Locate all lines with the word "axes" and copy them out.

- [Record excerpts]
____

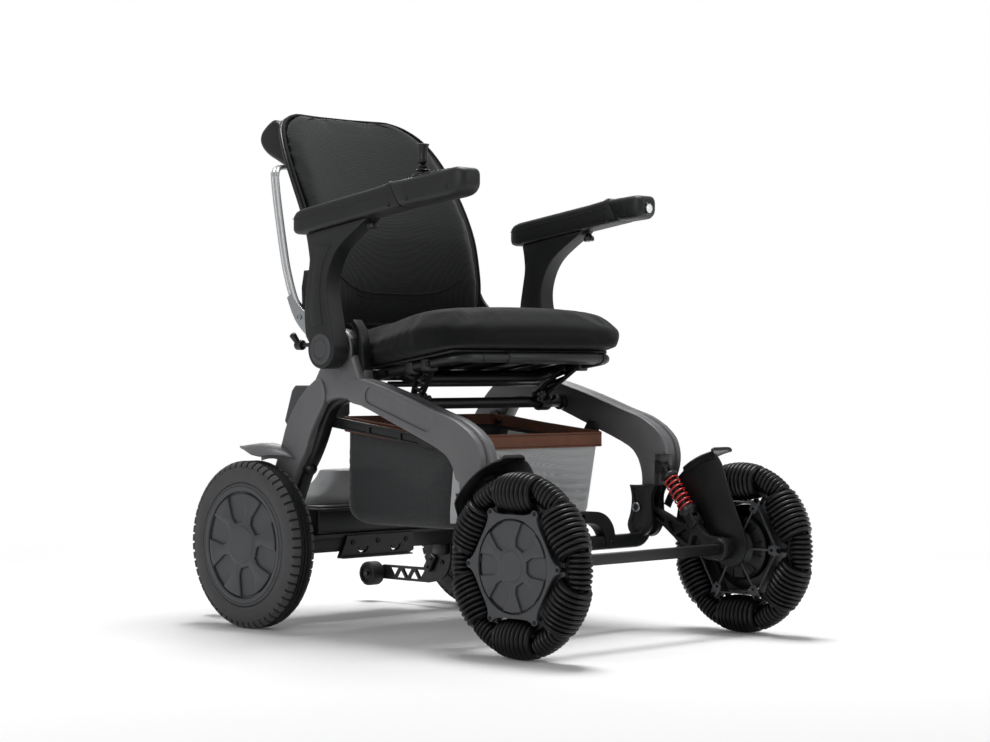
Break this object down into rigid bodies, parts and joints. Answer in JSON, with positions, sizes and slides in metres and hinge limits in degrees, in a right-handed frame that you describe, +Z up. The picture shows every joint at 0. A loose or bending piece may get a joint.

____

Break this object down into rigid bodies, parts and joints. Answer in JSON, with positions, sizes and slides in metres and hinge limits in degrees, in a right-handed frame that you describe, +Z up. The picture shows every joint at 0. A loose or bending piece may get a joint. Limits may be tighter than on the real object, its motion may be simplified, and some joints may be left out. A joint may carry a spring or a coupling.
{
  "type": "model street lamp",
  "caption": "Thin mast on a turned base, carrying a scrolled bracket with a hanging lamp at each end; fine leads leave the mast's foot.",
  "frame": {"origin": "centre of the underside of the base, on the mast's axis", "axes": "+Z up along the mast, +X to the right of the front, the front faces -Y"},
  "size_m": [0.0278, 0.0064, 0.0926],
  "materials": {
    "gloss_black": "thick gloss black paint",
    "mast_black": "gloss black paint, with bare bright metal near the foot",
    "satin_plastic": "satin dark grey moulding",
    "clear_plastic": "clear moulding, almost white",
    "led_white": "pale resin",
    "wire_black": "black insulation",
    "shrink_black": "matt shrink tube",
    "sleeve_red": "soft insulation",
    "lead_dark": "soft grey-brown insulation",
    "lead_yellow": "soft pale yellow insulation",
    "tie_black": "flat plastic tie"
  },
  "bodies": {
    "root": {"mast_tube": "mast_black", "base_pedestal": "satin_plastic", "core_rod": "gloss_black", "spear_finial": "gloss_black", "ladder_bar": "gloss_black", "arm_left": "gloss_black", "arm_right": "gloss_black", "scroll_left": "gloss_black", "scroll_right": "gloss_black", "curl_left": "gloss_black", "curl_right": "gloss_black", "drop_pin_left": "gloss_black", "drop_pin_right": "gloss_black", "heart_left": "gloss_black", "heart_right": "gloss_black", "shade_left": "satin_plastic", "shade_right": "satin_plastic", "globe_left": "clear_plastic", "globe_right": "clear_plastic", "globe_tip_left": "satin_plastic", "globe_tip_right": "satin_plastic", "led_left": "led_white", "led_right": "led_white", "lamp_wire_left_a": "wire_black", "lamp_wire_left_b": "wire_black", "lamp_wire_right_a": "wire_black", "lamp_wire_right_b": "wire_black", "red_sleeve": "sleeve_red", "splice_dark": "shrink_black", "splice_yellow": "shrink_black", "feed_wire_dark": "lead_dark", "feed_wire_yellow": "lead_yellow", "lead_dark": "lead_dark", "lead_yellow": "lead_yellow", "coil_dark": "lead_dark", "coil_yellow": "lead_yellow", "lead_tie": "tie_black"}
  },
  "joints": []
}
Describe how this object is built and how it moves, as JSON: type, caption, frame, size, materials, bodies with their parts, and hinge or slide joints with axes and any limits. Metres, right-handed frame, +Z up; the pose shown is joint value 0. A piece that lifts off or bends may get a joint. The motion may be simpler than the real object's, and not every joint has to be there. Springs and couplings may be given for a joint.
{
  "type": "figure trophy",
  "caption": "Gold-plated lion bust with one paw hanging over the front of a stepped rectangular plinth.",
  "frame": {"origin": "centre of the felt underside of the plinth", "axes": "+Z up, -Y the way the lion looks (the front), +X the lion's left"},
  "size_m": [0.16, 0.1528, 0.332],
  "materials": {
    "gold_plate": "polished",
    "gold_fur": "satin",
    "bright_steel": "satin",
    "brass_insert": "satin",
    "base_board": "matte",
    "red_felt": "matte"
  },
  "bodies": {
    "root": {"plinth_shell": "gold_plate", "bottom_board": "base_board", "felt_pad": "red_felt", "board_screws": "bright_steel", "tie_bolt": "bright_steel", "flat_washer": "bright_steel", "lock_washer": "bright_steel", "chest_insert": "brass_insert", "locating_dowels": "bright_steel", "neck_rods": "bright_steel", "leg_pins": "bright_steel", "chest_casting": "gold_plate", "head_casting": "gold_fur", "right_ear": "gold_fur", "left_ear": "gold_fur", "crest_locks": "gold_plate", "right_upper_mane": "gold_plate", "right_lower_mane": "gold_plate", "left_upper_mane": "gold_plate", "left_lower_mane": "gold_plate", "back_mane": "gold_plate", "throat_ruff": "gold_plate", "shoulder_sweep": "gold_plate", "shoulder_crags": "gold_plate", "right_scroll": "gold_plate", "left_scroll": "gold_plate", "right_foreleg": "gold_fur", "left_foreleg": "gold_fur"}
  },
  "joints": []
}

____

- [Response to the task]
  "frame": {"origin": "centre of the underside of the base, on the mast's axis", "axes": "+Z up along the mast, +X to the right of the front, the front faces -Y"},
Describe how this object is built and how it moves, as JSON: type, caption, frame, size, materials, bodies with their parts, and hinge or slide joints with axes and any limits. Metres, right-handed frame, +Z up; the pose shown is joint value 0. A piece that lifts off or bends may get a joint. The motion may be simpler than the real object's, and not every joint has to be there. Springs and couplings may be given for a joint.
  "frame": {"origin": "centre of the felt underside of the plinth", "axes": "+Z up, -Y the way the lion looks (the front), +X the lion's left"},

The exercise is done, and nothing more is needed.